About Those AIG Bonuses

Francis Cianfrocca - 03.17.2009 - 9:43 AM

It seems like a relatively small amount of money: a $165 million partial payment to a few hundred traders and managers on AIG’s London derivatives desk. And according to the company, the money is contractually owed the recipients. Besides, incentive pay like this is needed to retain the best performers.

But AIG lost just shy of $100 billion last year. They funded the lion’s share of those losses with an extraordinary credit facility from the New York Federal Reserve Bank (headed at the time by Tim Geithner).

If the Lehman Brothers bankruptcy was the match that touched off the global financial conflagration last September, AIG Insurance was the dry powder in the room. AIG had quietly (and lucratively) contrived to guarantee the credit quality of debt securities in portfolios around the world, and when Lehman went down, the collateral calls on AIG were incredibly large. In the vast rogue’s gallery of malfeasance, idiocy, and wishful thinking that has become global finance in recent years, AIG stands out. It is a very special case, both in the audacity of its actions and in the scale of the damage its failure caused.

And now, the behavior of AIG’s executives with regard to bonus payments sets them apart yet again in a season of extreme public anger at financial practitioners of all kinds, from Bernie Madoff to the most prudent bank managers.

The NY Fed’s deal with AIG, hurriedly struck over the course of a single hectic day, has been modified many times. The U.S. Treasury now owns securities issued by AIG that are convertible into just under 80% of the company’s common stock. The Treasury owns AIG for all ends and intents.

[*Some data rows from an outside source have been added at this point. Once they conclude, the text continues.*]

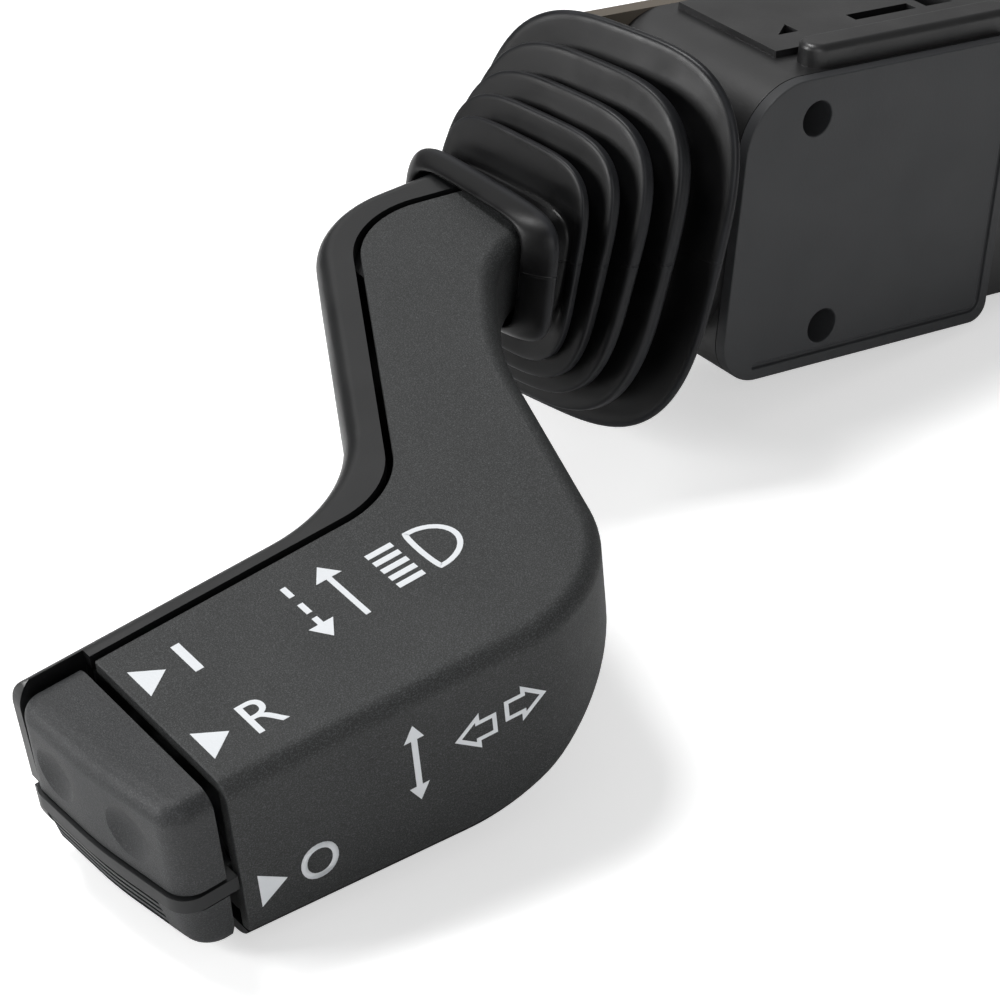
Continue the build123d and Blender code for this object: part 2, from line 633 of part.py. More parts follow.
x, half_y, half_z, yaw, pitch = folds[0]
flange = fold_plane(x, yaw, pitch, 0)
neck_ring = ring(fold_plane(neck_x, 2, -3, 0), *neck_half)
lip_ring = ring(flange, half_y, half_z)
cuff_ring = ring(flange, *cuff_half)
outer_rings = [ring(*values) for values in bellows_rings(0)]
inner_rings = [ring(*values) for values in bellows_rings(rubber_wall)[1:]]
mouth_rings = [ring(fold_plane(x, yaw, pitch, -cuff_length - 0.1), *cuff_bore),
               ring(fold_plane(x, yaw, pitch, 1.0), *cuff_bore), inner_rings[0]]
collar_back = fold_plane(collar_x + 1.3, 1, -2, 0)
collar_front = fold_plane(collar_x - 1.5, 0, -2, 0)
collar_rings = [neck_ring, ring(collar_back, collar_half[0] - 0.5, collar_half[1] - 0.3),
                ring(fold_plane(collar_x, 0, -2, 0), *collar_half),
                ring(collar_front, collar_half[0] - 0.8, collar_half[1] - 0.4),
                ring(fold_plane(mouth_x, 0, -2, 0), *mouth_half)]
with BuildPart() as boot:
    extrude(lip_ring, amount=-lip_thick)
    extrude(cuff_ring, amount=cuff_length)
    loft(outer_rings, ruled=True)
    loft(collar_rings, ruled=True)
    # Inside of the folds, then the bore of the collar, which follows the neck
    loft(inner_rings, ruled=True, mode=Mode.SUBTRACT)
    loft(mouth_rings, ruled=True, mode=Mode.SUBTRACT)
    stalk_box((-3.0, -mouth_bore[0], -neck_height - soft_gap), (neck_s + 3.5, mouth_bore[1], soft_gap),
              mode=Mode.SUBTRACT)
keep(boot, "boot")

# Rigid spigot that carries the bellows
with BuildPart() as boot_frame:
    with BuildSketch(Plane.YZ.offset(cover_left)):
        with Locations((axis_y, 0)):
            RectangleRounded(2 * frame_half[0], 2 * frame_half[1], 11.0)
            RectangleRounded(2 * frame_bore[0], 2 * frame_bore[1], 4.0, mode=Mode.SUBTRACT)
    extrude(amount=-30)
    split(bisect_by=flange, keep=Keep.TOP)
keep(boot_frame, "boot_frame")

# Keys in the tip
front_slope = (key_front_far - key_front_near) / (far_t - 2.4 - near_t)
rim_inner = far_t - rim_thick
key_near = near_t + 0.3
key_far = rim_inner - 1.0


def key_outline(back, near, far, front_trim):
    """A key seen from above: straight back, slanted and bowed front, round near corner."""
    near_front = key_front_near + front_trim + front_slope * (near - near_t)
    far_front = key_front_near + front_trim + front_slope * (far - near_t)
    bow = ((near_front + far_front) / 2 - key_bow, (near + far) / 2)
    corner = min(key_corner, back - near_front - 0.3)
    return make_face(FilletPolyline((back, near), (near_front, near), bow, (far_front, far), (back, far),
                                    radius=[0, corner, 60, 3.0, 0], close=True))


back_s = tip_s - key_recess
band_face = key_outline(tip_s - 0.3, near_t + 0.1, key_far, -0.5)
rocker_face = key_outline(back_s, key_near, key_far, 0)
# Outlines of the off button from its foot up: height, lean of the front, and step in at the near end
button_stack = ((0, button_lean + 2.0, 2.4), (0.8, button_lean + 0.6, 1.0), (2.6, button_lean - 0.35, 0.3),
                (button_height, 0, 0))
with BuildPart() as tip_bezel:
    with BuildSketch(stalk_section(tip_s + 0.5)):
        with BuildLine():
            FilletPolyline((near_t + 2.3, -2.4), (far_t - 2.3, -2.4), (far_t - 2.3, -grip_height + 2.6),
                           (near_t + 2.3, -grip_height + 2.6), radius=1.5, close=True)
        make_face()
    extrude(amount=2.0)
    with BuildSketch(stalk.offset(band_top - band_height)):
        add(band_face)
    extrude(amount=band_height)
    stalk_box((tip_s - 0.4, near_t + 2.4, band_top - band_height), (tip_s + 0.6, key_far - 0.6, band_top))
    # Bearing block for the rocker
    pin_s = tip_s - 4.2
    pin_t = (key_near + key_far) / 2
    stalk_box((pin_s - 1.9, pin_t - 2.6, band_top - 0.1), (tip_s + 0.6, pin_t + 2.6, -5.0))
    rod(stalk_point(pin_s, pin_t, 0), -stalk.z_dir, rocker_pin_radius, -band_top - 0.3, mode=Mode.SUBTRACT)
    # Windows for the prongs and the stem
    prong_places = ((-1, pin_t - 8.5), (1, pin_t + 8.5))
    for side, t in prong_places:
        rod(stalk_point(tip_s - 1, t, -8.0), stalk.x_dir, 2.0, 6, mode=Mode.SUBTRACT)
    button_mid_h = band_top - band_height - key_gap - button_height / 2
    rod(stalk_point(tip_s - 1, pin_t, button_mid_h), stalk.x_dir, button_stem_radius + running, 6,
        mode=Mode.SUBTRACT)
keep(tip_bezel, "tip_bezel")

with BuildPart() as rocker_key:
    rocker_low = band_top + key_gap
    with BuildSketch(stalk.offset(rocker_low)):
        add(rocker_face)
    extrude(amount=-key_drop - rocker_low)
    upper = rocker_key.faces().sort_by(Axis(stalk.origin, stalk.z_dir))[-1]
    rims = [edge for edge in upper.edges()
            if (edge.center() - stalk.origin).dot(stalk.x_dir) < back_s - 0.5]
    fillet(rims, radius=2.6)
    # Hollow back, knuckles and pin bore
    stalk_box((-90.6, key_near + key_wall, rocker_low - 0.1),
              (back_s + 0.1, key_far - key_wall, -key_drop - 2.4), mode=Mode.SUBTRACT)
    stalk_box((pin_s - 2.2, pin_t - 2.4, -4.7), (pin_s + 1.9, pin_t + 2.4, -2.6))
    for side, t in prong_places:
        rod(stalk_point(-91.0, t, -8.0), stalk.x_dir, 1.2, 91.0 + tip_s + 3.3)
    rod(stalk_point(pin_s, pin_t, -key_drop - 1.6), -stalk.z_dir, rocker_pin_radius + running, 14,
        mode=Mode.SUBTRACT)
    # Finger dimples
    for t in (pin_t - 7.4, pin_t + 7.4):
        front = key_front_near + front_slope * (t - near_t) - key_bow / 2
        place = stalk_point(front + dimple_depth - dimple_radius, t, -8.2)
        # The sphere's seam faces away from the key
        with Locations(Plane(origin=place, x_dir=-stalk.x_dir, z_dir=stalk.y_dir).location):
            Sphere(dimple_radius, mode=Mode.SUBTRACT)
keep(rocker_key, "rocker_key")

with BuildPart() as rocker_pin:
    rod(stalk_point(pin_s, pin_t, -key_drop - 1.8), -stalk.z_dir, rocker_pin_radius, -band_top - 2.9)
keep(rocker_pin, "rocker_pin")

button_top = band_top - band_height - key_gap
button_low = button_top - button_height
button_form = loft([stalk.offset(button_low + h) * key_outline(back_s, key_near + step, key_far, lean)
                    for h, lean, step in button_stack], ruled=True)
groove_core = loft([stalk.offset(button_low + h) * key_outline(back_s, key_near + step, key_far, lean + 0.8)
                    for h, lean, step in button_stack], ruled=True)
with BuildPart() as grip_grooves:
    for groove in range(5):
        h = button_top - 1.0 - 1.3 * groove
        stalk_box((-99, key_near + 5.6, h - 0.6), (back_s - 1.0, key_far + 1, h))
    add(groove_core, mode=Mode.SUBTRACT)

with BuildPart() as off_button:
    add(button_form)
    add(grip_grooves.part, mode=Mode.SUBTRACT)
    stalk_box((-89.6, key_near + key_wall, button_low + key_wall),
              (tip_s - key_recess + 0.1, key_far - key_wall, button_top - key_wall), mode=Mode.SUBTRACT)
    rod(stalk_point(-89.9, pin_t, button_mid_h), stalk.x_dir, button_stem_radius, 89.9 + tip_s + 2.2)
keep(off_button, "off_button")

button_coil = wire_spring(
    Plane(origin=stalk_point(-89.2, pin_t, button_mid_h), z_dir=stalk.x_dir), 1.9, 0.22, 5, 4.6)
with BuildPart() as button_spring:
    add(button_coil)
keep(button_spring, "button_spring")

with BuildPart() as key_switches:
    for t, h in ((pin_t - 8.5, -8.0), (pin_t + 8.5, -8.0), (pin_t, button_mid_h)):
        stalk_box((tip_s + 4.6, t - 3.0, h - 3.0), (tip_s + 8.0, t + 3.0, h + 3.0))
        rod(stalk_point(tip_s + 4.0, t, h), stalk.x_dir, 1.5, 0.7)
keep(key_switches, "key_switches")

with BuildPart() as key_board:
    stalk_box((tip_s + 8.0, near_t + 2.2, -grip_height + 2.6), (tip_s + 9.6, far_t - 2.2, -2.2))
keep(key_board, "key_board")

for piece in pieces:
    export_step(piece, os.path.join("parts", piece.label + ".step"))
print(len(pieces), "pieces")
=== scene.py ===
"""Combination stalk switch of a steering column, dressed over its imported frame.

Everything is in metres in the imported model's frame: X along the housing from the stalk to the plug, Y away
from the side cover, Z up towards the guide rail. Sizes in the classes are in millimetres.
"""
import json
import logging
import math
from dataclasses import dataclass, field, replace
from enum import Enum
from typing import Dict, List, Optional, Sequence, Tuple, Union

import bmesh
import bpy
from mathutils import Matrix, Vector

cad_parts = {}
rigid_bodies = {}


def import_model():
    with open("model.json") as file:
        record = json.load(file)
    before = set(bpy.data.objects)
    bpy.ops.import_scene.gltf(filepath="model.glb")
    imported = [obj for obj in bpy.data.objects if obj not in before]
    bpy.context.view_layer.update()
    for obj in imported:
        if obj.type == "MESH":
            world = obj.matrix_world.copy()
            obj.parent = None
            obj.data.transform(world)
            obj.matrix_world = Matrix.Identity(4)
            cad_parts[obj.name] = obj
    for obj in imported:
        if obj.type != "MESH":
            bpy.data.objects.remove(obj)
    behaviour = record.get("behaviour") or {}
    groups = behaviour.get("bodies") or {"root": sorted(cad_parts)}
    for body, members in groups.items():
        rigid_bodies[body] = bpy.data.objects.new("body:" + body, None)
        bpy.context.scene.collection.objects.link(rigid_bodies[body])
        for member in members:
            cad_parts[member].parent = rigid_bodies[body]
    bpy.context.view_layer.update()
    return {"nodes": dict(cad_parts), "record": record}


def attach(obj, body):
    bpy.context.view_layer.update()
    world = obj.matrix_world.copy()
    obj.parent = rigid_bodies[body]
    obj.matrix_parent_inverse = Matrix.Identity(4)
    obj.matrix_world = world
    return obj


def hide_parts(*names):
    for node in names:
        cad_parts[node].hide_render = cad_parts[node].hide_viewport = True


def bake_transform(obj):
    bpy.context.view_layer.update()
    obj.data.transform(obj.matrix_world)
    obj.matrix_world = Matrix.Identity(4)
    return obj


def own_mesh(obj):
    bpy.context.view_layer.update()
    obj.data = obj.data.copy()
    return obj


logging.basicConfig(level=logging.INFO, format="%(message)s")
LOG = logging.getLogger("stalk_switch")

MM = 0.001
Ring = List[Vector]
Outline = Sequence[Tuple[float, float]]
Spot = Tuple[float, float, float]


class Facing(Enum):
    """Which printed surface of the stalk a symbol lies on."""

    TOP = "top"
    SIDE = "side"


def linear(hex_colour: str) -> Tuple[float, float, float, float]:
    """Turn an sRGB hex colour into a linear one.

    Args:
        hex_colour: six hex digits, without a mark in front.

    Returns:
        Red, green, blue and an alpha of 1.
    """
    values = [int(hex_colour[i:i + 2], 16) / 255 for i in (0, 2, 4)]
    out = [v / 12.92 if v <= 0.04045 else ((v + 0.055) / 1.055) ** 2.4 for v in values]
    return out[0], out[1], out[2], 1.0


def add_node(tree: bpy.types.NodeTree, kind: str, settings: Optional[dict] = None,
             links: Optional[dict] = None) -> bpy.types.Node:
    """Add a node with its settings and links.

    Args:
        tree: the material's node tree.
        kind: the node's type name.
        settings: values of properties by name, or of input sockets by name or number.
        links: output sockets to link, by the input's name or number.

    Returns:
        The new node.
    """
    node = tree.nodes.new(kind)
    for key, value in (settings or {}).items():
        if isinstance(key, int):
            node.inputs[key].default_value = value
        elif hasattr(node, key):
            setattr(node, key, value)
        else:
            node.inputs[key].default_value = value
    for key, socket in (links or {}).items():
        tree.links.new(socket, node.inputs[key])
    return node


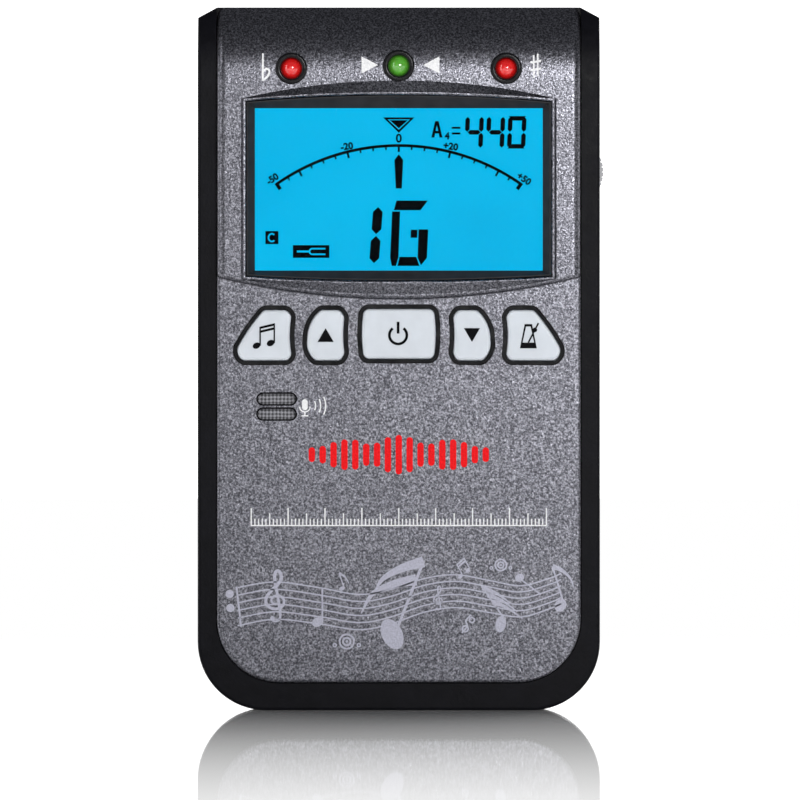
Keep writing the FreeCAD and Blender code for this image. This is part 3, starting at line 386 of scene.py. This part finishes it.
def circuit_board():
    shader = Shader("circuit_board", (0.01, 0.12, 0.05), 0.3)
    brick = shader.tree.nodes.new("ShaderNodeTexBrick")
    brick.inputs["Scale"].default_value = 1 / (2.4 * MM)
    brick.inputs["Color1"].default_value = (0.008, 0.11, 0.045, 1)
    brick.inputs["Color2"].default_value = (0.012, 0.15, 0.06, 1)
    brick.inputs["Mortar"].default_value = (0.02, 0.22, 0.09, 1)
    brick.inputs["Mortar Size"].default_value = 0.06
    turn = shader.tree.nodes.new("ShaderNodeMapping")
    turn.inputs["Rotation"].default_value = (math.radians(90), 0, 0)
    shader.tree.links.new(shader.coordinates.outputs["Object"], turn.inputs["Vector"])
    shader.tree.links.new(turn.outputs["Vector"], brick.inputs["Vector"])
    shader.feed("Base Color", brick.outputs["Color"])
    shader.bump(shader.noise(0.8), 0.02, 0.4)
    return shader.material


def printed_sleeve():
    """A cell's plain blue sleeve under a clear coat."""
    shader = Shader("printed_sleeve", (0.03, 0.1, 0.25), 0.3, 0.6)
    shader.feed("Base Color", shader.ramp(shader.noise(3.0, 1.0), shades((0.03, 0.1, 0.25), 0.2)))
    shader.set("Coat Weight", 0.6)
    return shader.material


def finish_nodes():
    black = (0.004, 0.004, 0.006)
    shell = moulded("shell_plastic", black, 0.42, 0.45, 0.05, 0.25)
    shell.set("Specular IOR Level", 0.11)
    satin = moulded("bezel_plastic", (0.026, 0.026, 0.029), 0.6, 0.3, 0.012, 0.2)
    satin.set("Specular IOR Level", 0.2)
    gloss = moulded("gloss_plastic", (0.006, 0.006, 0.007), 0.2, 0.6, 0.006, 0.2)
    gloss.set("Specular IOR Level", 0.25)
    dark = moulded("socket_plastic", (0.012, 0.012, 0.013), 0.5, 0.5, 0.02).material
    soft = moulded("soft_rubber", (0.02, 0.02, 0.021), 0.75, 0.4, 0.03).material
    steel = metal("nickel", (0.62, 0.62, 0.64), 0.3)
    finishes = {
        grained_paint(): ["front_cover"],
        shell.material: ["rear_cover", "battery_door", "stand_leg"],
        satin.material: ["display_bezel"],
        gloss.material: ["key_bezel", "led_collars"],
        clear_plastic(): ["display_lens"],
        lit_display(): ["lcd_glass"],
        silicone(): ["key_tone", "key_up", "key_power", "key_down", "key_mode", "keypad_web"],
        moulded("light_guide", (0.7, 0.78, 0.85), 0.3, 0.6, 0.02, 0.05).material: ["lcd_backlight"],
        striped_elastomer(): ["lcd_connector"],
        moulded("carbon", (0.03, 0.03, 0.03), 0.6, 0.2, 0.01).material: ["contact_pads"],
        circuit_board(): ["main_board"],
        dark: ["tuner_chip", "volume_pot", "phones_jack", "pickup_jack"],
        steel: ["crystal", "mic_capsule", "wheel_screw", "battery_springs", "battery_plates",
                "board_screws"],
        metal("black_zinc", (0.1, 0.1, 0.105), 0.38): ["case_screws"],
        woven("acoustic_cloth", (0.17, 0.17, 0.185), 0.28): ["mic_cloth"],
        woven("cone_cloth", (0.03, 0.03, 0.032), 0.4): ["speaker"],
        soft: ["mic_boot", "speaker_gasket"],
        moulded("wheel_plastic", (0.5, 0.5, 0.52), 0.35, 0.3, 0.02, 0.1).material: ["volume_wheel"],
        printed_sleeve(): ["battery_1", "battery_2"],
    }
    for material, names in finishes.items():
        for name in names:
            slots = nodes[name].material_slots
            if not slots:
                nodes[name].data.materials.append(material)
            for slot in slots:
                slot.material = material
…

And by my reading of the relevant term sheets and subsequent covenants, there is indeed a case to be made that the Treasury can induce AIG’s management to rescind the payment of bonuses to the very traders and managers who caused all the damage. The contractual issues are real and will be litigated, but again, AIG is a very special case and deserves the attention.

It’s quite remarkable, and indicative of the public mood, to hear Iowa Senator Charles Grassley demand that the managers of AIG publicly apologize and then either resign or commit suicide. He literally said it!

There’s much to debate about the way government should deal with the financial companies it has rightly chosen to assist through extraordinary means. I had every confidence that people like Henry Paulson and Ben Bernanke fully understood the critical importance of returning private businesses to private control as soon as possible. But I have very little confidence that Congress and the new administration have the same understanding.

Be that as it may, AIG is made special by the depth of its  sins and the reach of its  impact. It deserves no sympathy. AIG’s core insurance businesses are well-regulated, healthy and very profitable. They should be divested as soon as possible, with the proceeds to benefit the Treasury rather than current shareholders. But the toxic mess that is the AIG credit-default swap portfolio will unavoidably be the government’s problem for several more years to come.